### Task requirements:
Tally the lines that hold the string "materials", and reply with the count alone.

**** Given information ****

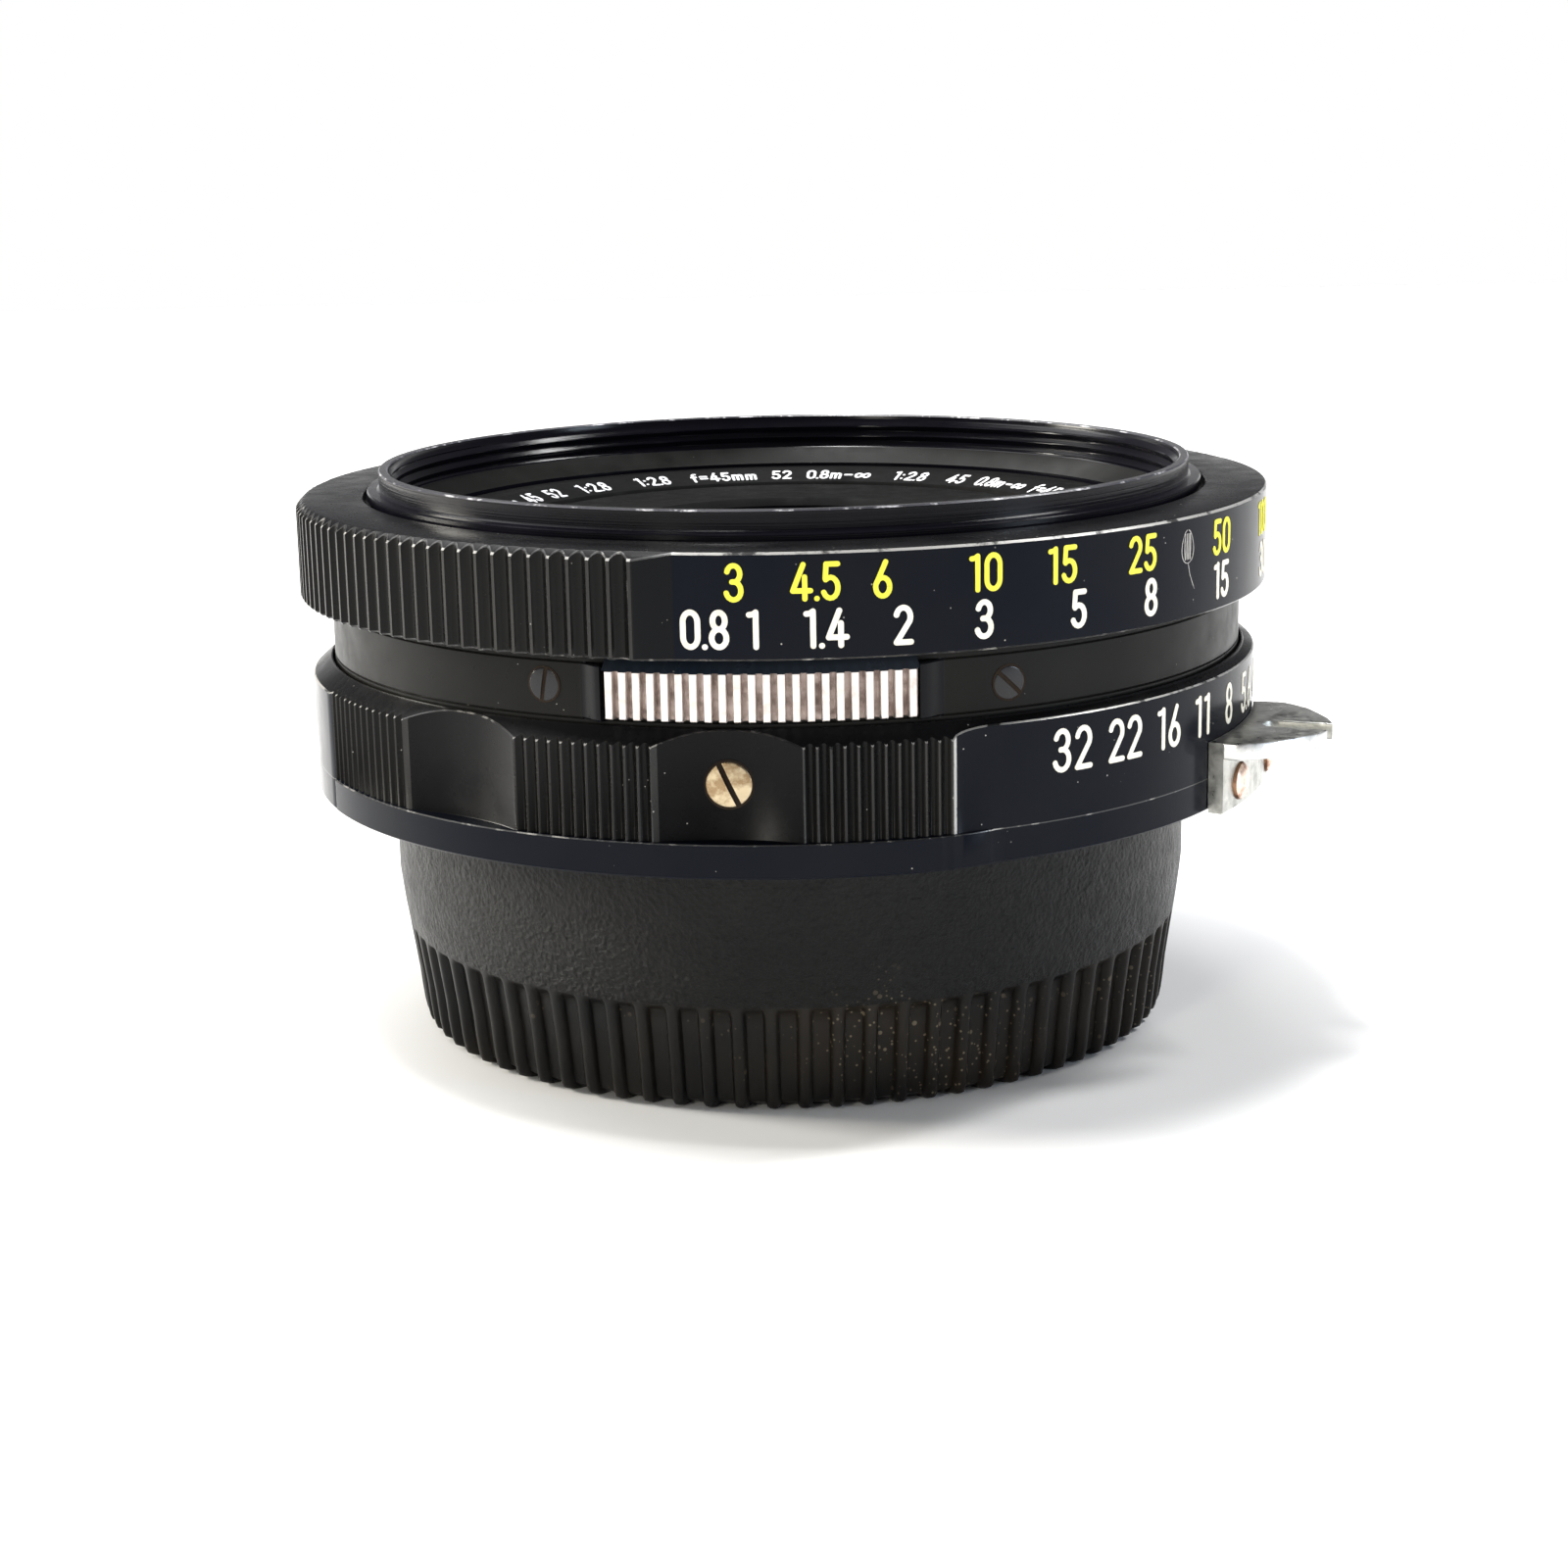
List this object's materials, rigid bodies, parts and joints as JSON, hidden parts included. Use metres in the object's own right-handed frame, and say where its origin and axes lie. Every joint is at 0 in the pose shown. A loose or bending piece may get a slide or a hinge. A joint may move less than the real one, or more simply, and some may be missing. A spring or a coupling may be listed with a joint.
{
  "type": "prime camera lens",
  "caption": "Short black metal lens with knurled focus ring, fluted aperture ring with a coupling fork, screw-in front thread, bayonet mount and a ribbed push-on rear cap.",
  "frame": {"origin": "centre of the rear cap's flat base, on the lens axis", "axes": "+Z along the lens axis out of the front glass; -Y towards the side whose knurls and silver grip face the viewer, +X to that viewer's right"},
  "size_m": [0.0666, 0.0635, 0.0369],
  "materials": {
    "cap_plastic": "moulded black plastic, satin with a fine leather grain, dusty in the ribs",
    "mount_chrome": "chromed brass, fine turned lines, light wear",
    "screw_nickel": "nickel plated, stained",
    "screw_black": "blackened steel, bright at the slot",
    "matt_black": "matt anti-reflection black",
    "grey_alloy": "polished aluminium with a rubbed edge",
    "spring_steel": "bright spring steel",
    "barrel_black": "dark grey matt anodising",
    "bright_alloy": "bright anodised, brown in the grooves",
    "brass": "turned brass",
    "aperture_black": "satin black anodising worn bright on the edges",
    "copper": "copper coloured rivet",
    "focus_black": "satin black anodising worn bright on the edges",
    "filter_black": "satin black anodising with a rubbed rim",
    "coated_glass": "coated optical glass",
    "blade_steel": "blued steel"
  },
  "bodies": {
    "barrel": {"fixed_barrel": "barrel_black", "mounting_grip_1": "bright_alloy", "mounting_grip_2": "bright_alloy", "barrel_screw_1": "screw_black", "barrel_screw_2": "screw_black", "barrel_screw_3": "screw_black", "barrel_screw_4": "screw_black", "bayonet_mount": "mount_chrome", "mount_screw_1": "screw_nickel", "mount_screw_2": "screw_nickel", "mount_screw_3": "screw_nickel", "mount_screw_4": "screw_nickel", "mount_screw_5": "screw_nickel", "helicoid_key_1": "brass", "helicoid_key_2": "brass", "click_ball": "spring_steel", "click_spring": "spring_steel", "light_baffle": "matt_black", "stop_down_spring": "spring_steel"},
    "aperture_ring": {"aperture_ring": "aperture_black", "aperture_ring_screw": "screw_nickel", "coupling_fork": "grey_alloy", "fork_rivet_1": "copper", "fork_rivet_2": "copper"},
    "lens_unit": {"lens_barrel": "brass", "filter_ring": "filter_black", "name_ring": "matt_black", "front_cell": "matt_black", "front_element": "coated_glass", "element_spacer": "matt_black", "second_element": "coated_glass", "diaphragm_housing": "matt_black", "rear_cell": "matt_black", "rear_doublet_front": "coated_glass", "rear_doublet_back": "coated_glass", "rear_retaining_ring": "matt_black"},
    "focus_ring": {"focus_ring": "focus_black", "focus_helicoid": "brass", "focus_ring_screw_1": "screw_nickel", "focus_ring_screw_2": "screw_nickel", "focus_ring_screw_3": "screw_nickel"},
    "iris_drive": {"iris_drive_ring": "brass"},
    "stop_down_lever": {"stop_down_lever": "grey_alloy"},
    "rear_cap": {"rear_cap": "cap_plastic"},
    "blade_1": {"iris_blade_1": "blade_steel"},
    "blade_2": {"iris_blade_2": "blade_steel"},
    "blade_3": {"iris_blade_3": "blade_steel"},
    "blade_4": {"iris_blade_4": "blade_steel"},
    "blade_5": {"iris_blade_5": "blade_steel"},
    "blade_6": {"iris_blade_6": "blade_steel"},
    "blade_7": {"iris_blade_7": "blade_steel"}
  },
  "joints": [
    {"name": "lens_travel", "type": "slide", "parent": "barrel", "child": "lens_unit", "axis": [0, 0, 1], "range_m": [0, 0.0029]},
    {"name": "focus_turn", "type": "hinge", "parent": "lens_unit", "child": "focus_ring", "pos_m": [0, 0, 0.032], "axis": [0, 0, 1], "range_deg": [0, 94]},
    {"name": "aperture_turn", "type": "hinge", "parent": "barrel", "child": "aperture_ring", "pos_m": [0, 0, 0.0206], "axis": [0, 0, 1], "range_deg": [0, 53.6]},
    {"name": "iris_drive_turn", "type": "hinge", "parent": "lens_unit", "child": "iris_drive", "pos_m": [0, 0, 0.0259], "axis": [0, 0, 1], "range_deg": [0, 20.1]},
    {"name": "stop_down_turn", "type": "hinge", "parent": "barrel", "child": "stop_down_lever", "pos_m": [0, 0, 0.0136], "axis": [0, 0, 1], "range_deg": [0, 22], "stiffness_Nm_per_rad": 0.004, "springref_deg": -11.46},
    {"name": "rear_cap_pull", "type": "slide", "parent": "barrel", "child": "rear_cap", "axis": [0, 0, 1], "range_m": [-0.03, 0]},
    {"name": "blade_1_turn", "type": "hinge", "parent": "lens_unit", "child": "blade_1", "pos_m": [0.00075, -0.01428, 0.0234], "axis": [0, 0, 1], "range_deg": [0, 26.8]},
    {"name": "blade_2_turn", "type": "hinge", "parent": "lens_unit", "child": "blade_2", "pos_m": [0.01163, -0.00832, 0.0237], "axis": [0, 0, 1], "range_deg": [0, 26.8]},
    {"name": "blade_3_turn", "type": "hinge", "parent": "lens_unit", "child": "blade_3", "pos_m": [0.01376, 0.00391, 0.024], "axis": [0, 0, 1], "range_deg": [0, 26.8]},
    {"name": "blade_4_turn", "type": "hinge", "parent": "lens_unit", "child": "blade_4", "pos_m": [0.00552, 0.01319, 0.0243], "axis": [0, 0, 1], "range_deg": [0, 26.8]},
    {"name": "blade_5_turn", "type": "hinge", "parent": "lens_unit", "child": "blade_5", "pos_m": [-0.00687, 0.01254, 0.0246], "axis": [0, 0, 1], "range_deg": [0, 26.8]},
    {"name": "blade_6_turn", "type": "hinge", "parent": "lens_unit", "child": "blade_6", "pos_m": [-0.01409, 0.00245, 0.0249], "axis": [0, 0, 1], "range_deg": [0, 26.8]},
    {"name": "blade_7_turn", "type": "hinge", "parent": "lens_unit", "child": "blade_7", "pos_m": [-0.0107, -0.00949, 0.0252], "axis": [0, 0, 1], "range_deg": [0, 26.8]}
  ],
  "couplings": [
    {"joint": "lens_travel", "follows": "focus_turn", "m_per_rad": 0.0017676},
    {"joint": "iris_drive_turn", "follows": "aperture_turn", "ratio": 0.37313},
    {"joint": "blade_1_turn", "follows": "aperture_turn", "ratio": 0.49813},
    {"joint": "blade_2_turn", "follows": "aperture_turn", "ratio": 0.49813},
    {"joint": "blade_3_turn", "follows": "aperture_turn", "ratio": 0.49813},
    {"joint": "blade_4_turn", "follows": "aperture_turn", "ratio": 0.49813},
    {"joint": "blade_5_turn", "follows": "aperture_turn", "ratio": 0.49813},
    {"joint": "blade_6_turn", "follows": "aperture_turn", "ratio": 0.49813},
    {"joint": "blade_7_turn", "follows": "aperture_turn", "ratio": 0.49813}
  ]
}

****

### Solution for this task:
2